@Sladurche
There are literally five biological markers that go to make you female or male sex. Some people don't tick all the boxes for one sex or the other. What gender you are then assigned at birth and brought up as usually depends on what you most closely resemble. No-one is brought up intersex or genderless; even though 2% of the population is neither biologically male or female.
Gender is an entirely social construct- it is whether you fit with society's expectations of what women should be. Most feminists agree that the experience of being brought up as a woman defines how society treats you as a person. Identifying as a woman is because you have been brought up that way. You have expectations and training. Just like you may identify as being British, or middle-class. It's an experience, a way of being.

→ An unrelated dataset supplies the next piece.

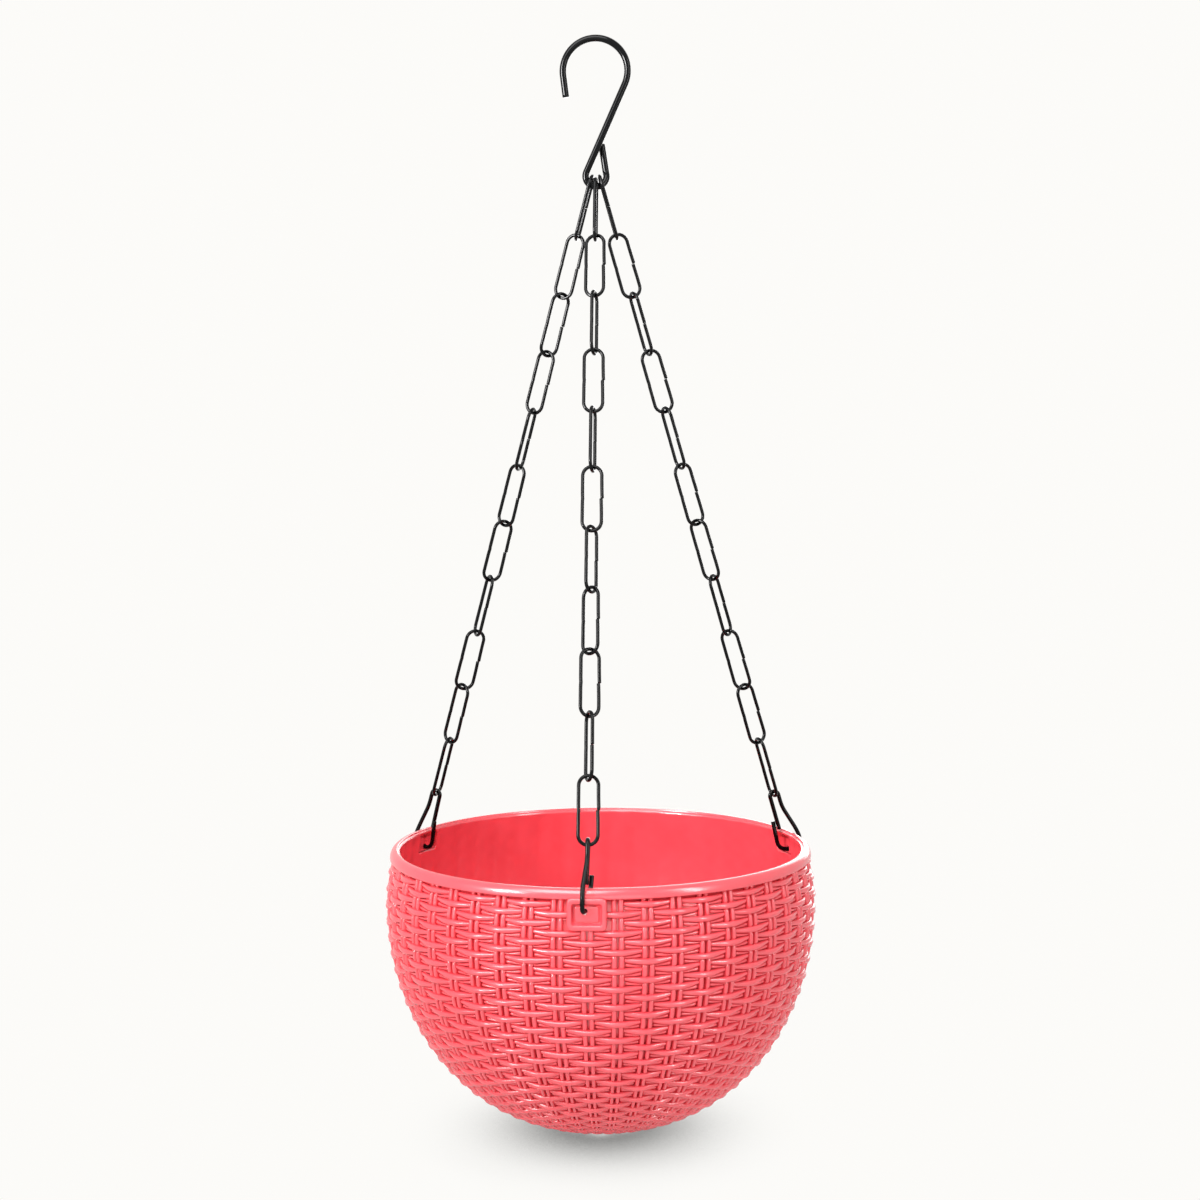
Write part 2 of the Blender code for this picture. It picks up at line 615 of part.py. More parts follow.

Some people don't agree with the gender they have been assigned and brought up as. Gender dysmorphia is a very real condition. The only way to help with this condition is transition. The more you "other" trans people and say they aren't women, the more you make them different, the more you shape the way society sees them. It does not help trans people, it just makes them more unsafe.
That's not a "theory" - that's observable, scientific fact.
"Cis" is just a technical term. It's someone whose identity and assignation matches their biological sex. Those who get offended by it are putting their own illogical and unscientific bias towards it.
This is erroneous. People with DSD's are either male or female. They may not fit as neatly into either category as most of us, but they are either male or female.
Gender Dysphoria is very real ; however, affimative care is most certainly NOT the only way to help. In fact, if you leave most dysphoric children alone; which is to say, you don't socially transition them through name changing or pronoun usage, the vast majority of them will outgrow the dysphoria.
I find cis offensive. Its not up to you to say that I shouldn't be offended by sexist nonsense. Behave yourself.
None of the men who have assaulted me over the years ever felt the need to ask for my pronouns or gender identity because they knew I was a woman by looking at me. And I'm not particularly feminine.
Being a woman is not something you have to identify as ; its something you simply are.